後書き

今回は全くと言って良い程に時間がとれなかったため、原文(英文)を訳す際に殆どの箇所が斜め読みとなって仕舞いました…()。そのため翻訳内容がより一層に怪しくなっているものと思われます。また、編集作業についても駆け足で行なったため、全体的に作りが甘かったり、不確かさや間違いなどを含む箇所が多々残っていたりするものと思われます。これらは時間があれば手直しして行きたいと思っています。

( 紹介に当たり殆ど取り扱わなかった本の序盤と終盤とについては(即ち、「タリズマン」「指輪」について以外の箇所については)、取るに足らない物語的部分と、実行不可能と思われる黒い雌鳥を得るため方法についてなどであったため、速読でも大きな支障を来たす事はないだろうと思い、特にその傾向が強くなって仕舞いました…。)

時間がなかったと言う事以外に、『黒い雌鳥』の多くの部分が会話形式によって成り立っていると言う事も製作過程に幾分かの困難を齎しました。単に物語を読んで行くだけであれば会話形式であっても一向に構わないのですが、それを1つの文章に分かり易く纏めるとなると(会話をそのまま使う訳にも行きませんし…)如何やら文章力のない人間にとっては多くの苦労を伴う作業となるようです。(会話調であっても、例えば、老人が息子に対し淡々と説明するだけの場面などであれば、その時の言葉が殆どそのまま使えるため苦労も少ないのですが、会話の中に誰かとの遣り取りや誰かの行動が入って来るなどすると、それを纏めるための難度が少し高くなるように感じました。)良い勉強になったと思います。
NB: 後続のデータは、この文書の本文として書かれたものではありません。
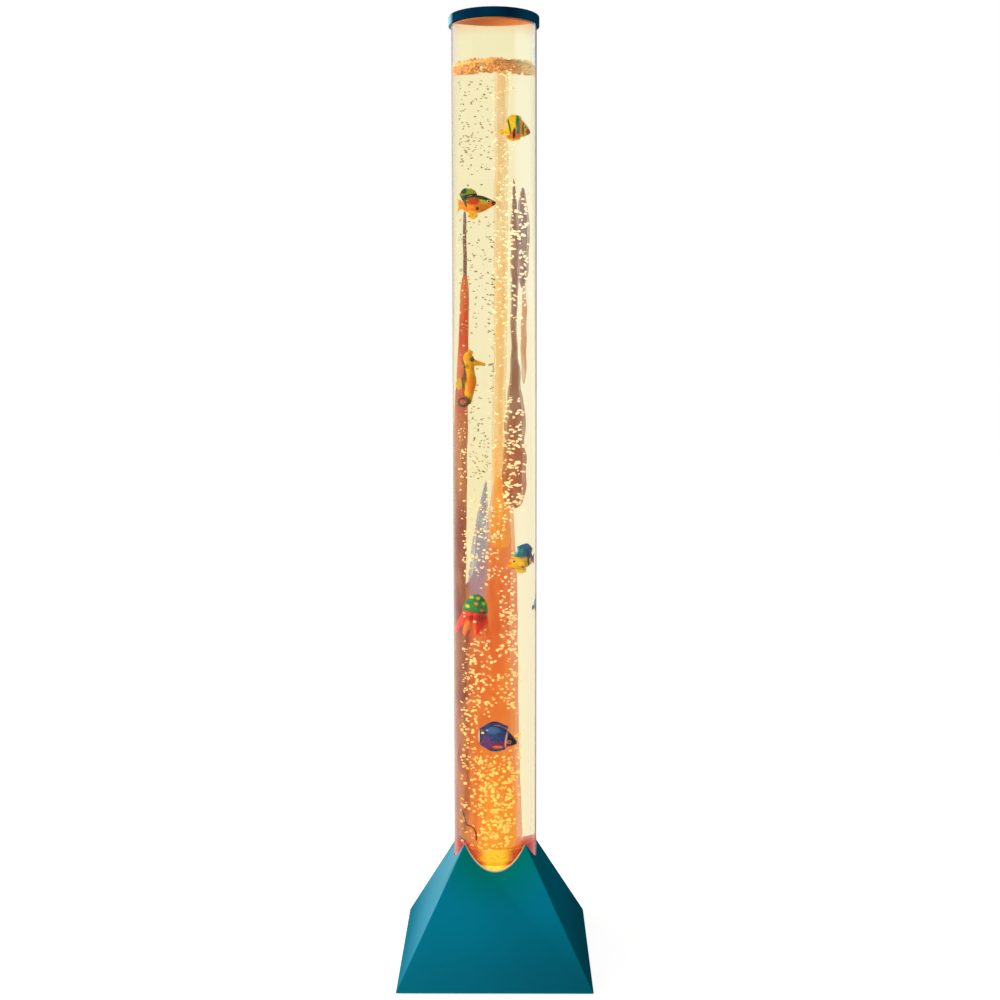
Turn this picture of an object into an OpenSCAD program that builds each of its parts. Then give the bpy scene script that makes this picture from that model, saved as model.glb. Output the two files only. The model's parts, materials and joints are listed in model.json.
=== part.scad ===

今回の紹介で割愛した黒い雌鳥を得るための方法について書くと…これは「タリズマン」と「指輪」とを用いた魔術と並んでこの本の中での「売り物」なのですが、先にも書いたように実用性の低さからここでは扱いを省きました。役に立てるのが難しいと思われるものを訳してまで紹介する事には抵抗があったためです。それでも興味があると言う方は自分で訳を起こすなどすると良いかと思います。(勿論、この雌鳥に関する(現実味の極端に薄いと思われる)一連の話を全て心的なもの(出来事)として解釈して行く事も出来るかと思います。実際に自分が解釈を試みた訳ではないので何とも言えないところなのですが…物質的には現実味が薄く、現代では全く役に立たないように見えるそのような話であっても、心的なものとして扱う事によって有用なものへと変化すると言った事は考えられる事ですので、心的なものとしての解釈を行って見る価値はあるかも知れません。(飽く迄も全ては可能性の話であり、結果として無駄に終わる事もあり得ますが…。)しかし、これ関してはこれ以上踏み込まずに可能性の示唆だけに留めておきたいと思います。ここは実践面を主として紹介して行くところですので…。興味のある方は御自分で…と言う事になるでしょう。)

この『黒い雌鳥』は、個人的な評価で言うと決して高いものありません。(「A.E.ウェイト」はこの書を非常に高く評価していたようですが…。それも彼が単に魔術書好きだったからのようにも思えます…。)その『黒い雌鳥』の紹介を行なおうと思うに至ったのは、以前に行なったアンケートの中での人気が思ったよりも高かった事と、その結果を受けて、興味を持っている人が多くいるのであればと思った事とによります。アンケートに答えて下さった方へのお礼と言う訳ではないのですが、『黒い雌鳥』について知りたいと望んでいる方々のお役に立てれば幸いかと思います。